16 outubro 2014

Das mudanças

a luz especial das tempestades, fotografia de JMAC, o homem de Azeitão


A noção de aperfeiçoamento, o auto-conhecimento, a ambição do Céu como recompensa máxima, o sentido de sobrevivência ou o desejo de agradar atiram-nos para a mudança. A mudança é, paradoxalmente, a única constante da vida, e devemos mudar - ou pelo menos estar dispostos a. Não falo da mudança de emprego, de casa, de mulher ou de cão. Falo da mudança do que somos.

No livro Lo Specifico del Dottor Menghi (Italo Svevo) este cria um remédio que lhe anularia todas as emoções e lhe permitiria, por isso, criar melhor, pois as emoções só atrapalham o trabalho do artista. Esta pílula milagrosa (e o itálico reflecte alguma ironia...) provoca, obviamente, uma mudança profunda em quem a tomasse. Deixemos este caso mais radical e no domínio de uma certa ficção e baixemos ao terreno comezinho que é a nossa existência corriqueira: pode haver curas que matem um homem? Pode haver mudanças que nos descaracterizem de tal forma que possamos dizer que determinada cura matou determinada pessoa?
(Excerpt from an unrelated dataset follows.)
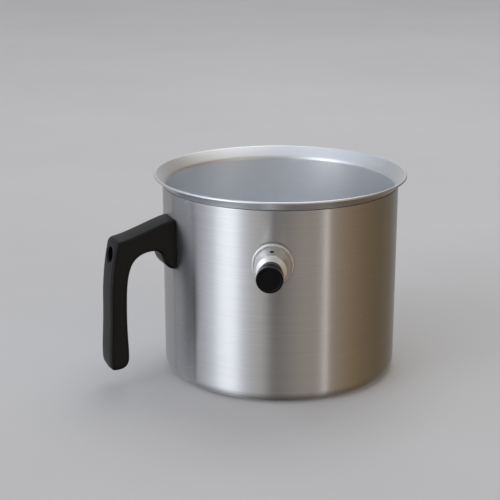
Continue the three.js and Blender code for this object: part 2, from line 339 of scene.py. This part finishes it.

Somos egoístas, vaidosos, directivos, forretas, adictos, rancorosos, orgulhosos, preguiçosos. Apaixonamo-nos pelos outros apesar dos defeitos ou por causa dos defeitos? Até que ponto uma mudança pode ser de tal forma intensa que a pessoa já não é a mesma, foi despida do que a caracteriza para manter apenas uma pele? No fundo, como se fossemos uma roupagem que permanece sobre um interior que se altera em função das circunstâncias. E então, o manuel é um número de contribuinte perene, porque aquilo que ele é dentro de si é caduco. Quem é, então, o manuel?

Podemos replicar o raciocínio a uma potência infinitamente ridícula: o tratamento que elimina a agitação à maria e lhe dá, por isso, uma certa indiferença que ela nunca teve, curou ou matou? As cirurgias plásticas (por questões estéticas apenas) curam pessoas ou matam pessoas? Vou mais longe, usando um termo sensível: o prolongamento artificial da vida. O que significa, na realidade, prolongamento artificial? Significa que a vida tem um tempo definido? Alguém que se habituou a estar à cabeceira de moribundos afirmava que fica sempre algo de belo, quanto mais não seja a cor de uns olhos. Talvez matemos as pessoas - apesar de as mantermos vivas - quando já não as conhecemos, já não lhes revemos os beijos, o cheiro da pele, a tristeza dos outonos, os risos límpidos. 

Podemos curar e com isso curar, mas podemos curar e com isso matar. A diferença é tudo, e talvez não tenha importância, afinal...

JdB

3 comentários:

Ala disse...

Boa reflexão.
Nunca me apaixonei por ninguém por causa dos seus defeitos. Talvez para os outros pudessem ser defeitos, para mim foram qualidades ou extensōes/complementaridades.
Rebeldia para uns pode ser destemor e ousadia para outros. O sossego para outros pode ser apatia e desinteresse. Talvez por isso seja tão difícil vestir peles que tentamos moldar á perfeição e ao consenso, porque a que vestimos é sempre reflexo do que achamos que os outros querem e quase nunca do que nós verdadeiramente queremos. Nasce a dissonância, a insatisfação que nos corrompem o juízo até ao fim.

Gostaria que retomasse o tema de Svevo.

arit netoj disse...

Querido João,
Tenho pensado muito neste tema da vida e dos seus limites... Sinto que o homem tanto quer controlar que desvirtua tudo, as pessoas permanecem vivas sem qualidade, só para o homem tentar provar que consegue ser mais forte que a morte?
Beijinhos à espera de mais tempo para debatermos isto...

Anónimo disse...

Lee Kun-hee, empresário milionário à frente dos destinos da Samsung, como o JDB bem sabe, diz: “Change everything but your wife and your kids.”
E a empresa renasceu das cinzas, qual fénix!

No entanto, concordo com arit netoj.
Business is business. People are people. Don’t cocktail it just for fun, although you may have the power to do it, JDB.